New York Giants pitcher Christy Mathewson wrote in 1912 that he had heard the Philadelphia Athletics “had a spy” who stole signs and “tipped the batters by raising and lowering an awning a trifle.” In Philadelphia for the World Series the year before, Mathewson had looked for the culprit. “In the enemy’s camp, I kept watching the windows of the houses just outside the park for suspicious movements,” he wrote. “But I never discovered anything wrong.”
“Come, morphine addicts, come and kill us in our own land,” wrote Nicaraguan guerilla leader Augusto César Sandino in a manifesto in 1927. “But keep in mind that when this happens, the Capitol building in Washington will shake with the destruction of your greatness, and our blood will redden the white doom of your famous White House, the cavern where you concoct your crimes.”

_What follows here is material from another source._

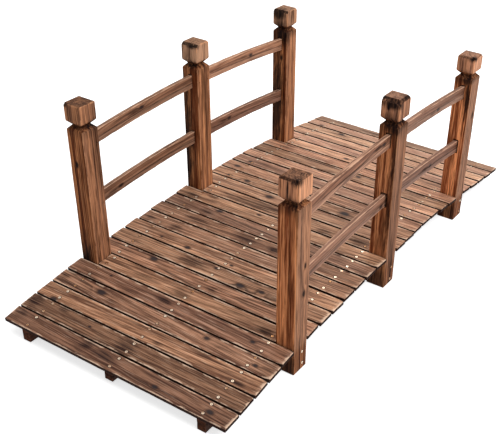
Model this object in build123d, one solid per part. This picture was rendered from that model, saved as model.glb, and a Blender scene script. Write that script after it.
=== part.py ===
from build123d import *
import math
import os

# Moon bridge of stained fir for a garden: arched deck on three stringers, six posts, two rails a side.
# Millimetres. X runs along the bridge, Y across it, Z is up, and Z = 0 is the ground.

# deck
deck_length = 1481.0
deck_width = 686.0
deck_radius = 4860.0
crown_height = 100.0
board_count = 27
board_gap = 3.6
board_thickness = 10.0
board_edge_chamfer = 0.8
board_seat = 0.1

# posts
post_size = 53.0
neck_height_above_deck = 395.0
post_inset = 4.5
post_edge_chamfer = 1.2
post_board_clearance = 1.5
end_board_count = 5
groove_height = 22.0
groove_depth = 11.0
cap_heights = {
    "post_near_left": 46.0, "post_middle_left": 49.0, "post_far_left": 46.0,
    "post_near_right": 48.0, "post_middle_right": 52.0, "post_far_right": 43.0,
}
# each block is bevelled by hand: far, left, near and right edge of its top
cap_bevels = {
    "post_near_left": (1.5, 1.5, 2.5, 1.5), "post_middle_left": (4.0, 2.0, 8.0, 1.5),
    "post_far_left": (2.0, 3.0, 7.0, 2.0), "post_near_right": (3.0, 3.0, 6.0, 1.5),
    "post_middle_right": (4.0, 2.0, 10.0, 8.0), "post_far_right": (4.0, 2.0, 6.0, 3.0),
}

# stringers
stringer_thickness = 24.0
stringer_crown_depth = 62.0
stringer_foot_length = 60.0
stringer_end_setback = 4.0
middle_stringer_lift = 10.0

# rails
rail_height = 36.0
rail_thickness = 12.0
rail_curve_radius = 4000.0
rail_edge_chamfer = 1.8
top_rail_below_neck = 60.0
lower_rail_share = 0.494
mortise_depth = 20.0
mortise_corner_radius = 3.0
mortise_side_clearance = 1.5
mortise_top_clearance = 4.0
rail_seat = 0.2
rail_end_clearance = 1.5
rail_screw_hole_diameter = 4.0
rail_screw_hole_inset = 8.0

# places that follow from the sizes above
half_length = deck_length / 2
arch_length = 2 * deck_radius * math.asin(half_length / deck_radius)
board_pitch = (arch_length + board_gap) / board_count
board_width = board_pitch - board_gap
board_step_angle = board_pitch / deck_radius
post_board_numbers = {
    "near": end_board_count + 1,
    "middle": (board_count + 1) // 2,
    "far": board_count - end_board_count,
}
arch_centre_z = crown_height - deck_radius
stringer_top_radius = deck_radius - board_thickness - board_seat
post_outer_y = deck_width / 2 - post_inset
post_inner_y = post_outer_y - post_size
post_centre_y = post_outer_y - post_size / 2
stringer_y = post_inner_y - stringer_thickness / 2
top_rail_level = neck_height_above_deck - top_rail_below_neck
rail_levels = {"top_rail": top_rail_level, "lower_rail": top_rail_level * lower_rail_share}
sides = {"left": 1, "right": -1}
face_turns = (0, 90, 180, 270)


def arc_z(radius, x, centre_z=arch_centre_z):
    """Height of an arc at a distance along the bridge, about the deck's centre unless another is given."""
    return centre_z + math.sqrt(radius ** 2 - x ** 2)


def board_angle(number):
    """Tilt of a board about Y, in radians, measured from the crown."""
    return (number - (board_count + 1) / 2) * board_step_angle


def board_x(number):
    """Distance along the bridge of the middle of a board's top."""
    return deck_radius * math.sin(board_angle(number))


post_x = {place: board_x(number) for place, number in post_board_numbers.items()}


def arc_edge(radius, x_start, x_end, centre_z=arch_centre_z):
    """Arc between two distances along the bridge, about the deck's centre unless another is given."""
    x_middle = (x_start + x_end) / 2
    points = [(x, arc_z(radius, x, centre_z)) for x in (x_start, x_middle, x_end)]
    return ThreePointArc(*points)


def deck_board(number):
    """One flat board, tangent to the arch, shortened where it lies between two posts."""
    length = deck_width
    if number in post_board_numbers.values():
        length = 2 * (post_inner_y - post_board_clearance)
    board = Box(board_width, length, board_thickness)
    board = chamfer(board.faces().sort_by(Axis.Z)[-1].edges(), board_edge_chamfer)
    angle = board_angle(number)
    middle_radius = deck_radius - board_thickness / 2
    middle_x = middle_radius * math.sin(angle)
    middle_z = arch_centre_z + middle_radius * math.cos(angle)
    return Pos(middle_x, 0, middle_z) * Rot(0, math.degrees(angle), 0) * board


def stringer(y, lift):
    """Sawn plank with the deck's arch on top and a shallow arch between two flat feet."""
    end_x = half_length - stringer_end_setback
    foot_x = end_x - stringer_foot_length
    crown_underside = arc_z(stringer_top_radius, 0) - stringer_crown_depth + lift
    outline = [
        arc_edge(stringer_top_radius, -end_x, end_x),
        Line((end_x, arc_z(stringer_top_radius, end_x)), (end_x, lift)),
        Line((end_x, lift), (foot_x, lift)),
        ThreePointArc((foot_x, lift), (0, crown_underside), (-foot_x, lift)),
        Line((-foot_x, lift), (-end_x, lift)),
        Line((-end_x, lift), (-end_x, arc_z(stringer_top_radius, -end_x))),
    ]
    plank = extrude(Plane.XZ * make_face(outline), stringer_thickness / 2, both=True)
    return Pos(0, y, 0) * plank


def rail_centre_z(level):
    """Centre of a rail's curve: all eight rails are sawn to one radius."""
    return crown_height + rail_levels[level] - rail_curve_radius


def rail_span(bay):
    """Start and end of a rail along the bridge, inside the mortises of its two posts."""
    first, last = {"near": ("near", "middle"), "far": ("middle", "far")}[bay]
    reach = post_size / 2 - mortise_depth + rail_end_clearance
    return post_x[first] + reach, post_x[last] - reach


def rail(level, bay, side):
    """Arched bar with eased long edges, curved a little more than the deck."""
    centre_z = rail_centre_z(level)
    top_radius = rail_curve_radius + rail_height / 2
    bottom_radius = rail_curve_radius - rail_height / 2
    x_start, x_end = rail_span(bay)
    start_top, start_bottom = (arc_z(radius, x_start, centre_z) for radius in (top_radius, bottom_radius))
    end_top, end_bottom = (arc_z(radius, x_end, centre_z) for radius in (top_radius, bottom_radius))
    outline = [
        arc_edge(top_radius, x_start, x_end, centre_z),
        Line((x_end, end_top), (x_end, end_bottom)),
        arc_edge(bottom_radius, x_start, x_end, centre_z),
        Line((x_start, start_bottom), (x_start, start_top)),
    ]
    bar = extrude(Plane.XZ * make_face(outline), rail_thickness / 2, both=True)
    long_edges = bar.edges().filter_by(GeomType.CIRCLE)
    bar = chamfer(long_edges, rail_edge_chamfer)
    return Pos(0, sides[side] * post_centre_y, 0) * bar


def mortise(level, place, facing):
    """Round-cornered pocket in a post's face, facing -1 towards the near end and 1 towards the far end."""
    face_x = post_x[place] + facing * post_size / 2
    deep_x = face_x - facing * mortise_depth
    centre_z = rail_centre_z(level)
    bottom_radius = rail_curve_radius - rail_height / 2
    top_radius = rail_curve_radius + rail_height / 2
    floor_z = min(arc_z(bottom_radius, x, centre_z) for x in (face_x, deep_x)) - rail_seat
    roof_z = max(arc_z(top_radius, x, centre_z) for x in (face_x, deep_x)) + mortise_top_clearance
    width = rail_thickness + 2 * mortise_side_clearance
    slot = Plane.YZ * RectangleRounded(width, roof_z - floor_z, mortise_corner_radius)
    pocket = extrude(slot, mortise_depth / 2, both=True)
    return Pos((face_x + deep_x) / 2, 0, (floor_z + roof_z) / 2) * pocket


def rail_screw_hole(level, place, facing, side):
    """Drilled hole from the walkway face of a post into the mortise of one rail end."""
    x = post_x[place] + facing * (post_size / 2 - rail_screw_hole_inset)
    z = arc_z(rail_curve_radius, x, rail_centre_z(level))
    depth = post_size / 2
    hole = Rot(90, 0, 0) * Cylinder(rail_screw_hole_diameter / 2, depth)
    return Pos(x, -sides[side] * depth / 2, z) * hole


def face_cutter(profile, height_above_ground, turn):
    """Prism that cuts one profile into the post face that looks in the direction of the turn."""
    cutter = extrude(Plane.XZ * make_face(Polyline(*profile, close=True)), post_size, both=True)
    return Pos(0, 0, height_above_ground) * Rot(0, 0, turn) * cutter


def neck_groove(neck_z):
    """V-shaped groove that ends at the underside of the block on a post's top."""
    face = post_size / 2
    profile = [
        (face - groove_depth, 0), (face + groove_depth, groove_height), (face + groove_depth, -groove_height)]
    return [face_cutter(profile, neck_z - groove_height / 2, turn) for turn in face_turns]


def cap_bevel(top_z, sizes):
    """Slopes taken off the four top edges of a post's block."""
    face = post_size / 2
    cutters = []
    for turn, size in zip(face_turns, sizes):
        profile = [(face - 2 * size, size), (face + size, size), (face + size, -2 * size)]
        cutters.append(face_cutter(profile, top_z, turn))
    return cutters


def post(place, side):
    """Square post with a grooved neck, a bevelled block on top, and mortises for its rails."""
    name = f"post_{place}_{side}"
    neck_z = arc_z(deck_radius, post_x[place]) + neck_height_above_deck
    top_z = neck_z + cap_heights[name]
    shaft = Pos(0, 0, top_z / 2) * Box(post_size, post_size, top_z)
    shaft = chamfer(shaft.edges().filter_by(Axis.Z), post_edge_chamfer)
    shaft -= neck_groove(neck_z)
    shaft -= cap_bevel(top_z, cap_bevels[name])
    shaft = Pos(post_x[place], 0, 0) * shaft
    facings = {"near": [1], "middle": [-1, 1], "far": [-1]}[place]
    for level in rail_levels:
        for facing in facings:
            shaft -= mortise(level, place, facing)
            shaft -= rail_screw_hole(level, place, facing, side)
    return Pos(0, sides[side] * post_centre_y, 0) * shaft


def bridge():
    """Every piece of the bridge under its node name."""
    pieces = {}
    for number in range(1, board_count + 1):
        pieces[f"deck_board_{number:02d}"] = deck_board(number)
    pieces["stringer_left"] = stringer(stringer_y, 0)
    pieces["stringer_middle"] = stringer(0, middle_stringer_lift)
    pieces["stringer_right"] = stringer(-stringer_y, 0)
    for side in sides:
        for place in post_board_numbers:
            pieces[f"post_{place}_{side}"] = post(place, side)
        for level in rail_levels:
            for bay in ("near", "far"):
                pieces[f"{level}_{bay}_{side}"] = rail(level, bay, side)
    return pieces


os.makedirs("parts", exist_ok=True)
for node, shape in bridge().items():
    export_step(shape, f"parts/{node}.step")
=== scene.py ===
import math
import random

import bmesh
import bpy
import numpy as np
from mathutils import Matrix, Vector, noise


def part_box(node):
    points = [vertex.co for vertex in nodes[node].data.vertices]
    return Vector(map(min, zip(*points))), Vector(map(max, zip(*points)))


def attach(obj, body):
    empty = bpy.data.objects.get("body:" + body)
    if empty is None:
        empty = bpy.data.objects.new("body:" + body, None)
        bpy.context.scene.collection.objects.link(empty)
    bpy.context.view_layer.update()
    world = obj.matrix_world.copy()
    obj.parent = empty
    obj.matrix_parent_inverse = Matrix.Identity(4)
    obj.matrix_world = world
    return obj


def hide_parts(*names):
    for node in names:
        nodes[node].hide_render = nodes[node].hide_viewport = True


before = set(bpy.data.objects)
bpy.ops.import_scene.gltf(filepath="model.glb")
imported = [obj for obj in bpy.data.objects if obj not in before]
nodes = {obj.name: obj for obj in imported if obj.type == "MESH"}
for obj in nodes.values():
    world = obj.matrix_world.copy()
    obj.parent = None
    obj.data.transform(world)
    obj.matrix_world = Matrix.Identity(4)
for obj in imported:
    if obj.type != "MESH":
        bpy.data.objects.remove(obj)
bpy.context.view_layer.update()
print("frame loaded:", len(nodes), "nodes")


# Frame measures

mm = 0.001
nearly = 0.1 * mm  # corners of the frame this close together count as level
shortShare = 0.95  # a board shorter than this share of the deck's width lies between two posts
deckNames = sorted(name for name in nodes if name.startswith("deck_board"))
postNames = sorted(name for name in nodes if name.startswith("post_"))
railNames = sorted(name for name in nodes if "_rail_" in name)
stringerNames = sorted(name for name in nodes if name.startswith("stringer"))


def boxCentre(name):
    low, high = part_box(name)
    return (low + high) / 2


def boxSize(name):
    low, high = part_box(name)
    return high - low


def nodePoints(name):
    return [v.co for v in nodes[name].data.vertices]


def boardTilt(name):
    # the largest face that looks up gives the board's lean along the arch
    best = max((p for p in nodes[name].data.polygons if p.normal.z > 0.5), key=lambda p: p.area)
    return math.atan2(best.normal.x, best.normal.z)


firstBoard, crownBoard = deckNames[0], deckNames[len(deckNames) // 2]
boardWidth = boxSize(crownBoard).x
boardThickness = boxSize(crownBoard).z
deckWidth = boxSize(firstBoard).y
archCentreZ = boxCentre(firstBoard).z - boxCentre(firstBoard).x / math.tan(boardTilt(firstBoard))


def betweenPosts(name):
    return boxSize(name).y < shortShare * deckWidth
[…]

Georges Cuvier, founder of the field of paleontology, wrote in 1812 that examination of the strata of the earth revealed “traces of revolutions.” He surmised, “Innumerable living beings have been the victims of these catastrophes; some have been destroyed by sudden inundations, others have been laid dry in consequence of the bottom of the seas being instantaneously elevated. Their races have become extinct and have left no memorial of them, except some small fragment which the naturalist can scarcely recognize.”
“I went sailing up to Great Point, which is fourteen miles. It was fine and rough so we went out in the open ocean and shipped water grandly. I have bought a large swordfish sword for the agassiz of an old salt by the name of Judas,” Ernest Hemingway wrote to his brother Marcelline in one of his earliest known letters, shortly after his eleventh birthday, in 1910.
A cuneiform tablet dating to around 1950 bc describes residents of the Assyrian merchant colony of Kanesh, situated in what is now central Turkey, resolving conflicts by majority vote. This early example of a protodemocratic decision-making process is a sharp contrast with the consensus-based systems more commonly found in primitive societies, where “the restoration of social harmony is the primary goal,” notes Assyriologist Mogens Trolle Larsen. “This was clearly not a realistic aim for the Old Assyrian merchant society.”
The choirmaster of the Cologne Cathedral gave sugar sticks to his young singers to keep them quiet during the long Nativity ceremony in 1670. They were shaped like a shepherd’s crook.
According to a study published in the American Sociological Review, from 1985 to 2004 the mean number of “close confidants” (people with whom one can discuss important matters) Americans had dropped by nearly a third, from 2.94 to 2.08 people. Similarly, the number of those who said they could not discuss important matters with anyone more than doubled, to nearly 25 percent. “The general image,” the researchers wrote, “is one of an already densely connected, close, homogeneous set of ties slowly closing in on itself.”
During a battle with Scythians in Macedonia on April 29, 1091, Byzantine emperor Alexius I Comnenus noted the midday sun “shedding its rays,” reported his daughter Anna Comnena in the Alexiad. He dispatched local peasants to bring water in skins or jars to his troops, who “sipped a drop of water, then returned to the fray.” The newly hydrated Byzantines wiped out their enemies, and a chant began: “All because of one day the Scythians never saw May.”
“Darkness has come upon me,” a hymn in the Rig Veda laments. “O Dawn, banish it like a debt.” The morning light is here asked, suggested translator Wendy Doniger, to act as a collection agency—to “make good what darkness had incurred or ‘exact’ the darkness from night as one would exact money.”
In J.R.R. Tolkien’s The Hobbit, Bilbo Baggins is hired by dwarfs to steal a dragon’s treasure. The agreement in the 1937 novel is only two sentences, but the 2012 movie adaptation substantially expanded the contract; souvenir reproductions of the film prop measure five feet in length. One law blogger deemed it to be “pretty well written” despite noticing a certain inconsistency regarding whether Baggins is the dwarfs’ employee or an independent contractor.